▶ _WHAT TO WORK ON_
Print exactly the part opening with the line containing "for (const [name, stem]" and closing with the line containing "before = set(bpy.data.objects)", with both of those lines included.

▶ _DATASET SECTION_
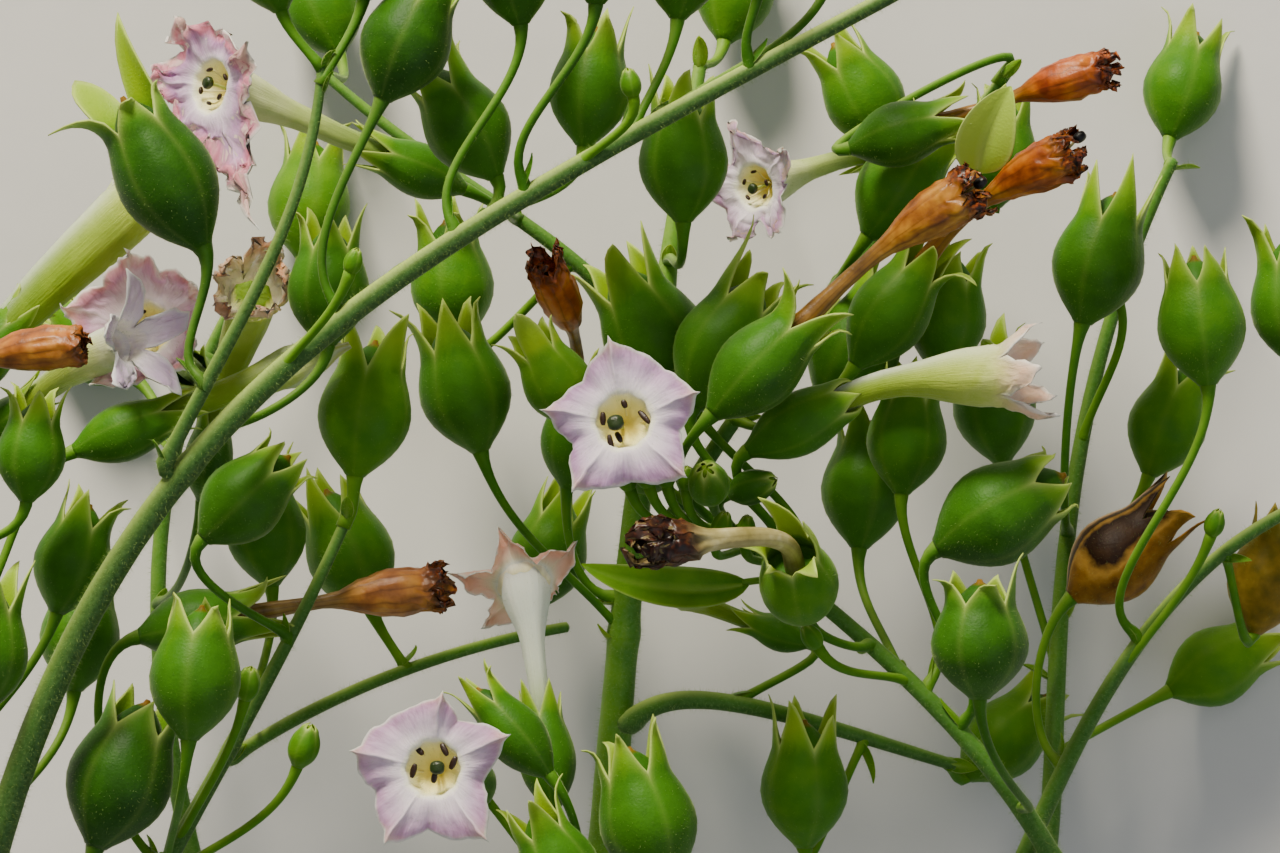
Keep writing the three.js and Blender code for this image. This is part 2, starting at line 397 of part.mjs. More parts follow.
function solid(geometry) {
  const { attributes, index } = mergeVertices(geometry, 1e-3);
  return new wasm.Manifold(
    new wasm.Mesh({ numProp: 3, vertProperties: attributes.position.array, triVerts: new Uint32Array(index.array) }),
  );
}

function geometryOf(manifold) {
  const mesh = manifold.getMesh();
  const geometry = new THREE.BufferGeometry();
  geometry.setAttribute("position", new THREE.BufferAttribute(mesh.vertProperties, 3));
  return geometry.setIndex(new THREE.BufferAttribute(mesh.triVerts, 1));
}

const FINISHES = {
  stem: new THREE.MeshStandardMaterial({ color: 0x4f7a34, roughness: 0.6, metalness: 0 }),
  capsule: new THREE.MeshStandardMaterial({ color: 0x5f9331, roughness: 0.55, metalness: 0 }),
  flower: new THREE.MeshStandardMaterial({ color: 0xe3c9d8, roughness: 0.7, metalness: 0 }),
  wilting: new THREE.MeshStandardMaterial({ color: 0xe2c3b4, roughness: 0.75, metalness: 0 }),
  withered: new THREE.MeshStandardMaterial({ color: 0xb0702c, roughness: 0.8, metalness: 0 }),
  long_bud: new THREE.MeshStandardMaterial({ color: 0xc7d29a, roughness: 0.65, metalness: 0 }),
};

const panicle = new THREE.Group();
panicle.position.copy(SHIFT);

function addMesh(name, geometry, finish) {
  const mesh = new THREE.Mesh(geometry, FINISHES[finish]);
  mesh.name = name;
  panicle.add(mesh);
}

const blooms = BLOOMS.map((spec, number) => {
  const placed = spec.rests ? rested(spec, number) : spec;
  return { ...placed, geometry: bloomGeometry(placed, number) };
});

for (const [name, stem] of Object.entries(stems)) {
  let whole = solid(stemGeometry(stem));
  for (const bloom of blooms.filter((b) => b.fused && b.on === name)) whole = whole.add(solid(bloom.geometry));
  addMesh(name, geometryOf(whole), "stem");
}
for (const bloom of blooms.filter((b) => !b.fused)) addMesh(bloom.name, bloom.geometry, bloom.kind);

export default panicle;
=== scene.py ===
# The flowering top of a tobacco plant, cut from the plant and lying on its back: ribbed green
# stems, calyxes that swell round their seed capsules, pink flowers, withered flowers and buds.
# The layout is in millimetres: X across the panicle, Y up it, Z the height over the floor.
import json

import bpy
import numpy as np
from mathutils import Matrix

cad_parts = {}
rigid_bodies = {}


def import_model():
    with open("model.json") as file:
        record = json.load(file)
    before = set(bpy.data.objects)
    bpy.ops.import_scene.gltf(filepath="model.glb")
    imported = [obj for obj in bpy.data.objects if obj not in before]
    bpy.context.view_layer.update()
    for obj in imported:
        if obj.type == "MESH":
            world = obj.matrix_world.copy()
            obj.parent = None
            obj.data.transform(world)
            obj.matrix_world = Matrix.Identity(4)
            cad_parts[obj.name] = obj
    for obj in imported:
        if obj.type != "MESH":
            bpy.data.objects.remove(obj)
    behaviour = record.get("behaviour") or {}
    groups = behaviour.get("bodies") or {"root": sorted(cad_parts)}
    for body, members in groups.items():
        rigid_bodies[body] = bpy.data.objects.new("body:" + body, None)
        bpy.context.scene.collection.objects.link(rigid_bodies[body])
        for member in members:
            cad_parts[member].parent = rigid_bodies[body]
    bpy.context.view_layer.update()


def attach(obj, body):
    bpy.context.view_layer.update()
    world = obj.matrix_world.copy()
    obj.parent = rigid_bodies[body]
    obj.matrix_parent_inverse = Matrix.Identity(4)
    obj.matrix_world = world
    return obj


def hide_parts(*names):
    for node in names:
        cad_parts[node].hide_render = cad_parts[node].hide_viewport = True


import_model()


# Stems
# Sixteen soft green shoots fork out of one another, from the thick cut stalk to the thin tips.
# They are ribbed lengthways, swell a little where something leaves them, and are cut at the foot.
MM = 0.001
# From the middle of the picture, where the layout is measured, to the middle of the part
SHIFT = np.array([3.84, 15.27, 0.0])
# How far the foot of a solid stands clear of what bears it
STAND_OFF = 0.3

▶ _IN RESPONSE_
for (const [name, stem] of Object.entries(stems)) {
  let whole = solid(stemGeometry(stem));
  for (const bloom of blooms.filter((b) => b.fused && b.on === name)) whole = whole.add(solid(bloom.geometry));
  addMesh(name, geometryOf(whole), "stem");
}
for (const bloom of blooms.filter((b) => !b.fused)) addMesh(bloom.name, bloom.geometry, bloom.kind);

export default panicle;
=== scene.py ===
# The flowering top of a tobacco plant, cut from the plant and lying on its back: ribbed green
# stems, calyxes that swell round their seed capsules, pink flowers, withered flowers and buds.
# The layout is in millimetres: X across the panicle, Y up it, Z the height over the floor.
import json

import bpy
import numpy as np
from mathutils import Matrix

cad_parts = {}
rigid_bodies = {}


def import_model():
    with open("model.json") as file:
        record = json.load(file)
    before = set(bpy.data.objects)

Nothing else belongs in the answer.